For many of my friends 2017 has been a hard year. For one family in particular, it was one heartbreak after another. Justin’s dad dealt with a chronic illness for many years, but earlier this year his health declined quite rapidly. In early spring he passed away.
Losing his father at such a young age is unfair. Losing his father while he’s raising two young girls of his own is painful. Trying to grieve and continue with work and family – we all have to do it at some point but it’s just so hard.
Just a few short weeks later they got a call that Justin’s mom wasn’t feeling well and ended up going to the hospital. A seemingly innocent sickness suddenly took her life.
Losing one parent is unfair. Losing two within weeks of each other is cruel. How does one process their own grief while standing beside young children who are grieving too? How does one support a spouse grieving the loss of two parents while also finding space to grieve the loss of her own in-laws? It’s all too much to bear.
Death is hard to talk about, especially when it’s unexpected or sudden. In order to make themselves feel better, people will often come up with quips that they think make sense. Things like, “She died of a broken heart. She just wanted to be with him again.” In some cases this may be true. In Cindy’s case it was not.
Yes, of course, she was heartbroken. But she also had much to live for – three sons, two daughters-in-law and, maybe most importantly, four grandchildren. She had plans to travel with them. She expected to watch them grow, to be at their graduations, to celebrate life with them. Yes, she missed Jim, but she didn’t die of a broken heart. She died of an unexpected, unfair illness.

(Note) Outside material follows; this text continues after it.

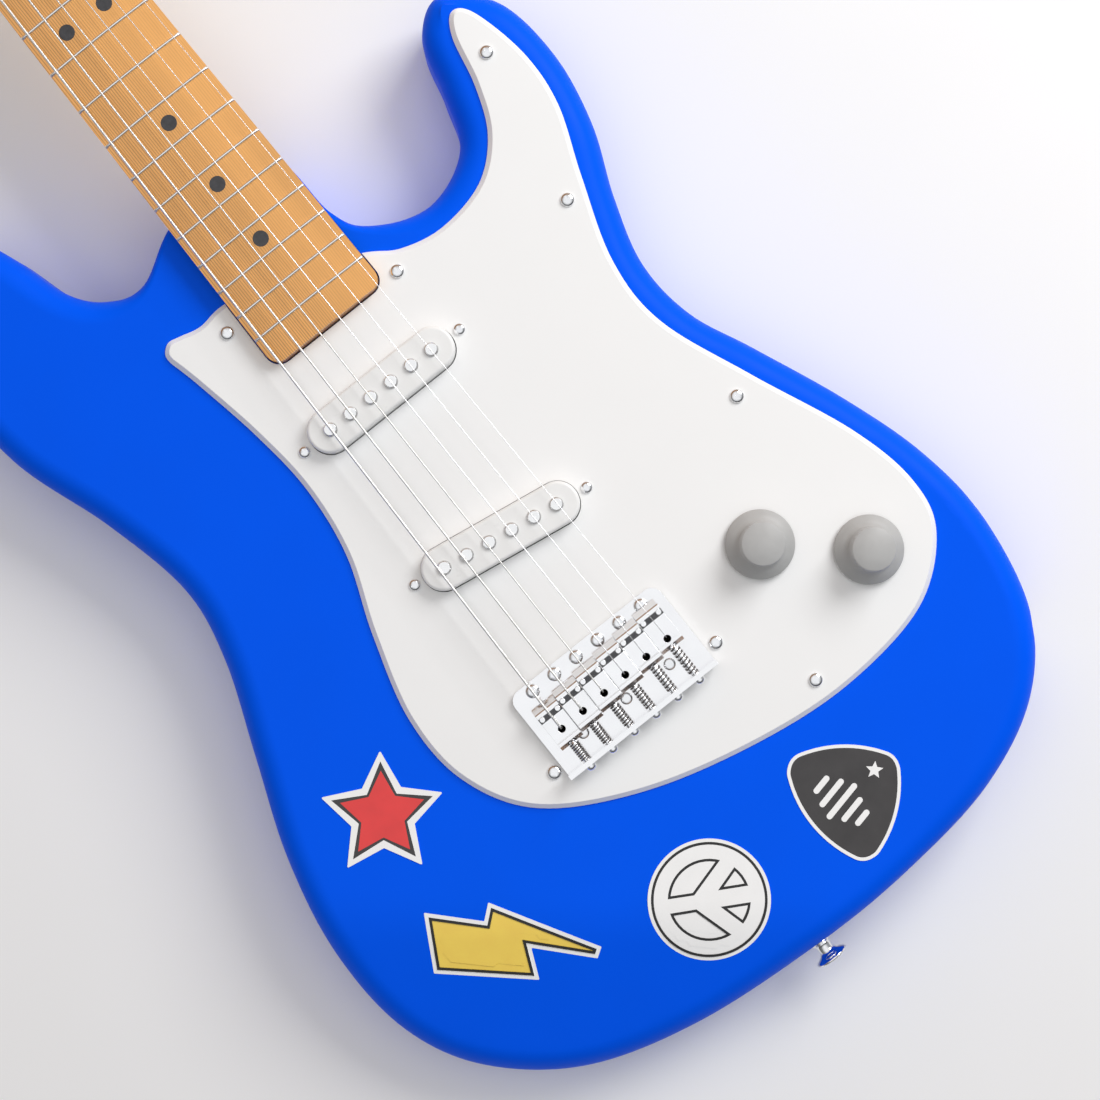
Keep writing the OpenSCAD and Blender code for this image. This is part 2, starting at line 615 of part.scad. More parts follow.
// A collar through the rim, a sprung contact behind it and a nut in front
module output_jack() color("#b8bbc0") jack_frame() {
    difference() {
        union() {
            translate([0, 0, -14]) cylinder(r = 4.7, h = 14.6);
            translate([0, 0, -14]) cylinder(r = 8.5, h = 2);
        }
        translate([0, 0, -20]) cylinder(r = plug_d / 2, h = 30);
    }
    translate([0, 0, 1.6 - jack_recess]) difference() {
        cylinder(r = 6.6, h = 1.6, $fn = 6);
        translate([0, 0, -1]) cylinder(r = 4.75, h = 5);
    }
    translate([-6, -2, -31]) cube([1, 4, 16.9]);
    translate([-6, -2, -32]) cube([2.6, 4, 1.05]);
}

module jack_plate() color("#c9c9cc") jack_frame() translate([0, 0, eps - jack_recess]) difference() {
    cylinder(r = 15.4, h = 1.5);
    translate([0, 0, -1]) cylinder(r = 4.9, h = 5);
}

// ---------------------------------------------------------------- vibrato bridge
module pivot_screws() color("#c9c9cc") for (i = [0:5]) translate([bridge_x(i), pivot_y, plate_top + 0.6])
    dome_screw(small_head_d / 2, 1.7, 1.6, 25);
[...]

When the family was in town for Cindy’s funeral, I had breakfast with Sarah. She mentioned they needed to start cleaning out the house, including the closets. I suggested that she might want to save a few pieces of clothing from each of them. Not long after that I came home to two large trash bags full of clothes – one bag of Jim’s clothes and one bag of Cindy’s.
Sarah and Justin decided they wanted four quilts made – one for each grandchild. Since they are all young and not on social media and because I’ve already sent pictures of the quilts to Sarah, it’s safe for me to share these even though they are Christmas gifts!
I cut up all the clothes into 3” squares. I made sure to keep separate piles so that I remembered which was Jim’s and which was Cindy’s. I wanted an even distribution of their clothing among all the quilts. I then pulled those small squares together to create 9-patch blocks. When I had enough of those made, I used 24 9-patch blocks to create a lap quilt. There are a few blocks in each quilt that are full size (12” square) – handkerchiefs, larger shirt logos and each child’s first initial made from Jim’s jeans. I included logos from Jim’s hats and pocket’s from his jeans. I included Cindy’s Vera Bradley bag and her well-used robe.
I got to know their clothing quite well – to the point that it didn’t matter if the piles got mixed up. I knew whose was whose. I hope that these quilts provide comfort to the grandchildren. I hope the pillow for Justin and Sarah (that was originally supposed to be a surprise from me but was shared early!) is a safe place to hold the tears and offer the rest they need.
Losing parents so suddenly (and then a grandparent just a few months later) is devastating to a family. Everyone responds differently. It is my hope that these quilts will be one more step along the path of healing – the grief will never go away, but it will ease a bit over time. And, on those especially hard days, I hope they will wrap themselves in these quilts knowing that the love of their parents/grandparents will remain forever.